La cultura occidental, por otro lado, no es un hogar doméstico y privativo de Europa. Es un organismo cuyos núcleos y brazos palpitan más allá de esa parcela geográfica y vertebralizan el espíritu de muchas otras sociedades contemporáneas, entre las que figura América Latina. Para el caso en que dicha cultura esté, de veras en su ocaso —fenómeno que la obra de Spengler localiza en un plazo muy elástico— ella tendría que morir también en las sociedades cuyo fondo cultural llevan su sello y, por ende, en América Latina. Sucursal rigurosamente europea, desprovista de todo carácter autóctono, nuestro espíritu social tiene que seguir, como el que más, las peripecias históricas del hogar paternal y común del cual procede y se amamanta. Es un hecho de vulgar observación que el parásito y, más aún, el parásito áptero o del género simbólico de la tortuga o de especie rudimentaria, que no puede escapar, por incapacidad de movimiento propio, al contagio de muerte del organismo que lo nutre, se pudre juntamente con el ser que lo alimenta.
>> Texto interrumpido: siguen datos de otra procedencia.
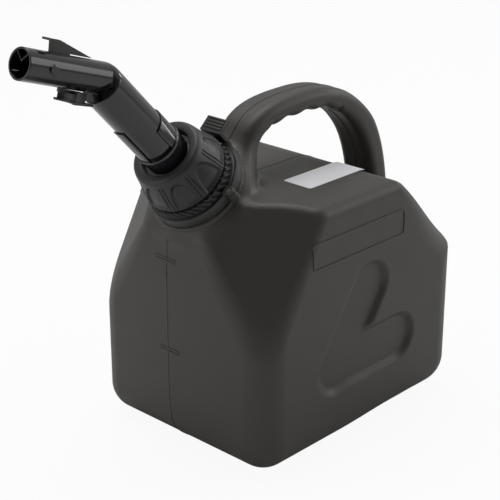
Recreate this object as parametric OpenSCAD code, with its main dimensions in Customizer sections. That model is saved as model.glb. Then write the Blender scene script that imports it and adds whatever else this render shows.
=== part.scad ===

Otra dificultad para una próxima e inmediata hegemonía latinoamericana brota de nuestra confrontación con otras sociedades, cuyo desarrollo las coloca como posibles sucesoras del espíritu occidental y ante las cuales resultamos de una inferioridad irremediable. Rusia y Estados Unidos —pueblos en que se polarizan actualmente todas las inquietudes y fuerzas del mundo— serían sin duda, los más indicados para insuflar una nueva vida a los hombres. En ese rol los llaman sus grandes riquezas naturales, sus propias disciplinas culturales ya adquiridas, su enorme población, su homogeneidad, en cambio ¿América Latina?
Si por lo demás y en el terreno abstracto de las hipótesis, se sostiene que nadie sabe de lo que pueden ser capaces los pueblos, responderemos que, por desgracia, la perspectiva del provenir está hecha de recursos plásticos más o menos reales y manuables. Cuando estos recursos participan de lo vago o impalpable o del azar y se nos escurren entre los dedos, nada podemos decir del futuro.
Y en cuanto a lo demás, Marx ha decretado una vez por todas, la falencia del sentimentalismo, de la utopía y del patriotismo, pequeño o grande, en materia sociológica.